I'm currently reading a novel by Dean Koontz called From the Corner of His Eye and in it he used the word "Swum" and to be completely honest it threw me off for a minute because I hadn't ever heard the word "swum" in place of "swam"
To be fair to the old boy, who's on the ball with these things, he certainly meant to say a mere slip then. More worrying is his capitulation to Uncle Sam....
Thanks -- yes, I did. I work in software. If I don't allow Uncle Sam some concessions it won't compile.
Swum is the correct past participle of swim, and is the only correct past participle. However, it's fallen into general disuse and sounds strange to most people. I'd avoid using it if possible. For example, instead of writing "he had already swum ten laps", you could write "he had already finished swimming ten laps". In general, try to avoid awkward-sounding constructions even if they are grammatically correct. Usually, you can find a way to re-write them to avoid the problem.
I'm not sure about most people, though clearly some. The issue of what level of language to use is always tricky, but I'd be more uncomfortable about a clunky rephrasing to get rid of "swum" than I would be about "swum" -- probably because it sounds perfectly normal to me. Probably the best thing to do is to write within one's own normal vocabulary unless one is specifically targeting a market with a more restricted vocabulary.
I will probably do that, but truly I would not think of the obscure rule and word. Swum just ain't right. I do appologize to England and Austalia, but some of our(US included) slang words are laughable.
i would hope so! i think you meant 'editor' and if s/he was even a half-decent one, it would definitely be held against the writer [not the work, unless it wrote itself]...
The general rule to follow when choosing between "swam" and "swum" is to use "Swum" whenever the word "have" or "had" is involved. We have swum in that lake. We had swum in that river. We will have swum in that river. Contrast without the "had" or "has": He swam in that lake. He swam in the river. He will swim in the river. BTW That's like saying: "Did you ran the race?" Instead of: "Did you run the race?" or "Did you swam in that lake?" for "Did you swim in that lake? or "Did he did it?" for "Did he do it?" or "Where did he went?" for "Where did he go?" I see and hear people writing and speaking like that all the time. At first I thought they were trying to establish their own grammar rules. But then I realized that was the way they actually talked. I agree that grammatical errors can be used as part of characterization.
Unofficial results; Most people that comment on Facebook and at work, never heard of swum, let alone know when to use it is a swentence. (The one exception was a High school teacher.) Most people thought it was a made up word. How does one learn these obscure words and their uses without taking years and years of classes?
Read. Good stuff. A lot. I'm not convinced that "swum" is all that obscure, though. A quick corpus search shows that it is used with about the same frequency as "gerbil". Is "gerbil" an obscure word?

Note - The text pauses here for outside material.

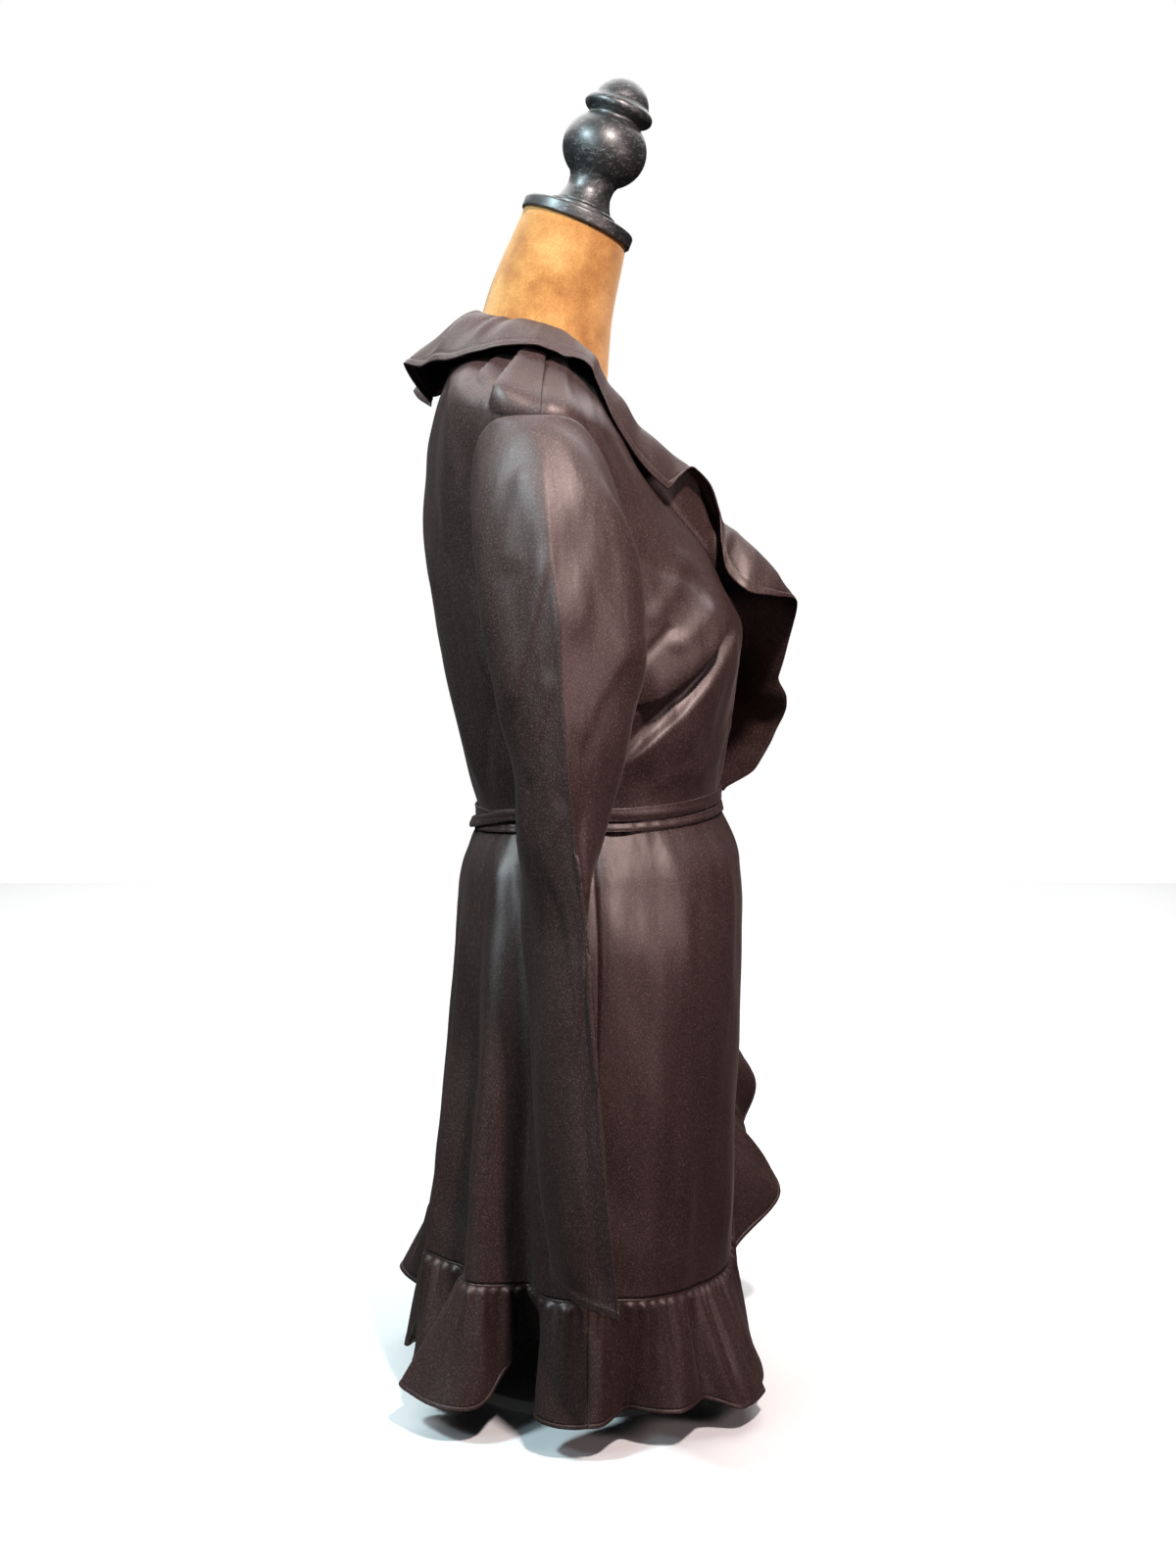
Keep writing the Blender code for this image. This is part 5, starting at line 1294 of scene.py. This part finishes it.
# Camera of the photograph: level with the ribs, at the wearer's right side
CAMERA_PLACE = (-1.58, 0.0, 0.630)
CAMERA_DOWN = radians(4.84)
CAMERA_LENS = 43.56

# Studio: half the floor's width, a dim even surround that lights the pieces, and the white
# backdrop that the camera sees in its place
FLOOR_HALF = 3.0
SURROUND_LIGHT = 0.02
BACKDROP_LIGHT = 1.0
LAMP_TARGET = (-0.05, 0.0, 0.62)


def make_camera():
    """Camera that looks along +X, tipped down a little."""
    data = bpy.data.cameras.new("camera")
    data.lens = CAMERA_LENS
    data.sensor_width = 36.0
    camera = add_object("camera", data)
    camera.location = CAMERA_PLACE
    camera.rotation_euler = (0.5 * pi - CAMERA_DOWN, 0.0, -0.5 * pi)
    bpy.context.scene.camera = camera


def soft_light(name, place, size, power, colour=(1.0, 1.0, 1.0), target=LAMP_TARGET):
    """Square soft box that faces a point."""
    data = bpy.data.lights.new(name, "AREA")
    data.size = size
    data.energy = power
    data.color = colour
    light = add_object(name, data)
    light.location = place
    light.rotation_euler = (Vector(target) - Vector(place)).to_track_quat("-Z", "Y").to_euler()


def make_studio():
    """Pale floor, dim surround, white backdrop and soft boxes."""
    mesh = bpy.data.meshes.new("floor")
    corners = [(x * FLOOR_HALF, y * FLOOR_HALF, 0) for x, y in ((-1, -1), (1, -1), (1, 1), (-1, 1))]
    mesh.from_pydata(corners, [], [(0, 1, 2, 3)])
    mesh.materials.append(floor_finish().material)
    floor = add_object("floor", mesh)
    floor.visible_diffuse = False
    floor.visible_glossy = False
    world = bpy.data.worlds.new("studio")
    world.use_nodes = True
    tree = world.node_tree
    surround = tree.nodes["Background"]
    surround.inputs["Color"].default_value = (0.95, 0.97, 1.0, 1.0)
    surround.inputs["Strength"].default_value = SURROUND_LIGHT
    backdrop = tree.nodes.new("ShaderNodeBackground")
    backdrop.inputs["Color"].default_value = (1.0, 1.0, 1.0, 1.0)
    backdrop.inputs["Strength"].default_value = BACKDROP_LIGHT
    path = tree.nodes.new("ShaderNodeLightPath")
    mix = tree.nodes.new("ShaderNodeMixShader")
    tree.links.new(path.outputs["Is Camera Ray"], mix.inputs[0])
    tree.links.new(surround.outputs[0], mix.inputs[1])
    tree.links.new(backdrop.outputs[0], mix.inputs[2])
    tree.links.new(mix.outputs[0], tree.nodes["World Output"].inputs["Surface"])
    bpy.context.scene.world = world
    soft_light("key light", (-1.00, -0.34, 1.58), 0.10, 27.0, (1.0, 0.86, 0.83))
    soft_light("back light", (-0.75, 0.95, 1.65), 0.20, 24.0, (0.70, 0.93, 1.0))
    soft_light("side light", (-1.05, 0.75, 1.10), 0.20, 3.5, (0.68, 0.90, 1.0), (-0.05, 0.0, 0.72))
    soft_light("front fill", (-0.90, -0.95, 0.75), 0.30, 3.4, (1.0, 0.76, 0.78))
    soft_light("floor light", (2.3, 0.0, 2.8), 4.4, 170.0, target=(2.3, 0.0, 0.0))
    bpy.context.scene.view_settings.view_transform = "Standard"


satin = satin_finish()
suede = suede_finish()
wood = painted_wood_finish()
steel = painted_steel_finish()

make_form(suede)
make_finial(wood)
make_stand(steel)
make_bodice_back(satin)
make_bodice_fronts(satin)
make_skirt(satin)
make_sleeves(satin)
for skirt_panel in SKIRT_COLUMNS:
    make_hem_ruffle(skirt_panel, satin)
make_neck_ruffles(satin)
make_belt(satin)

# Cut of each piece of cloth: width, length and area of the pattern piece, and what it rests on
Cut = namedtuple("Cut", "piece width length area held rests_on")
CUTS = table(
    Cut,
    ("back_bodice", 0.44, 0.40, 0.150, "draped", "torso"),
    ("right_front_bodice", 0.30, 0.42, 0.076, "draped", "torso"),
    ("left_front_bodice", 0.30, 0.42, 0.072, "draped", "torso"),
    ("back_skirt", 0.52, 0.36, 0.168, "hung", "torso"),
    ("right_front_skirt", 0.42, 0.37, 0.123, "hung", "torso"),
    ("left_front_skirt", 0.40, 0.37, 0.120, "hung", "torso"),
    ("right_sleeve", 0.33, 0.64, 0.148, "hung", "back_bodice"),
    ("left_sleeve", 0.33, 0.64, 0.148, "hung", "back_bodice"),
    ("back_hem_ruffle", 0.74, 0.100, 0.074, "gathered", "back_skirt"),
    ("right_hem_ruffle", 0.86, 0.078, 0.067, "gathered", "right_front_skirt"),
    ("left_hem_ruffle", 0.30, 0.095, 0.0285, "gathered", "left_front_skirt"),
    ("right_neck_ruffle", 0.66, 0.085, 0.056, "gathered", "right_front_bodice"),
    ("left_neck_ruffle", 0.46, 0.080, 0.0368, "gathered", "left_front_bodice"),
    ("belt_upper", 0.0115, 0.700, 0.00805, "draped", "back_bodice"),
    ("belt_lower", 0.0100, 0.700, 0.00504, "folded", "back_skirt"),
    ("belt_crossing", 0.0100, 0.330, 0.00274, "folded", "belt_upper"),
    ("belt_tail_front", 0.0165, 0.178, 0.00293, "hung", "belt_bow"),
    ("belt_tail_back", 0.0165, 0.152, 0.00250, "hung", "belt_bow"),
)

make_camera()
make_studio()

Weighing in for the Brits, that's just, like, a word. It cracks me up everyone's so confused about it On the other hand: Try saying some of the example sentences in an extremely over the top English accent... It honestly doesn't sound that odd. Really. "Yeah I've swum the Channel, mate. Blimey it was cold..." (the trick is not to spend more than a billisecond on any of the vowels, so the long "u" in swum I'm imagining is putting people off doesn't get in the way of understanding)
Most people know what a gerbil is, even though they might not think of it or mention it in passing conversations. Swum is a word used for one very rare structured sentence. That the average person would not use. I do feel better "word checker" did highlight the offending word when I wrote it wrong. So even I don't catch it, word will. But it goes to prove, the english language is very hard to learn and master because of things like this.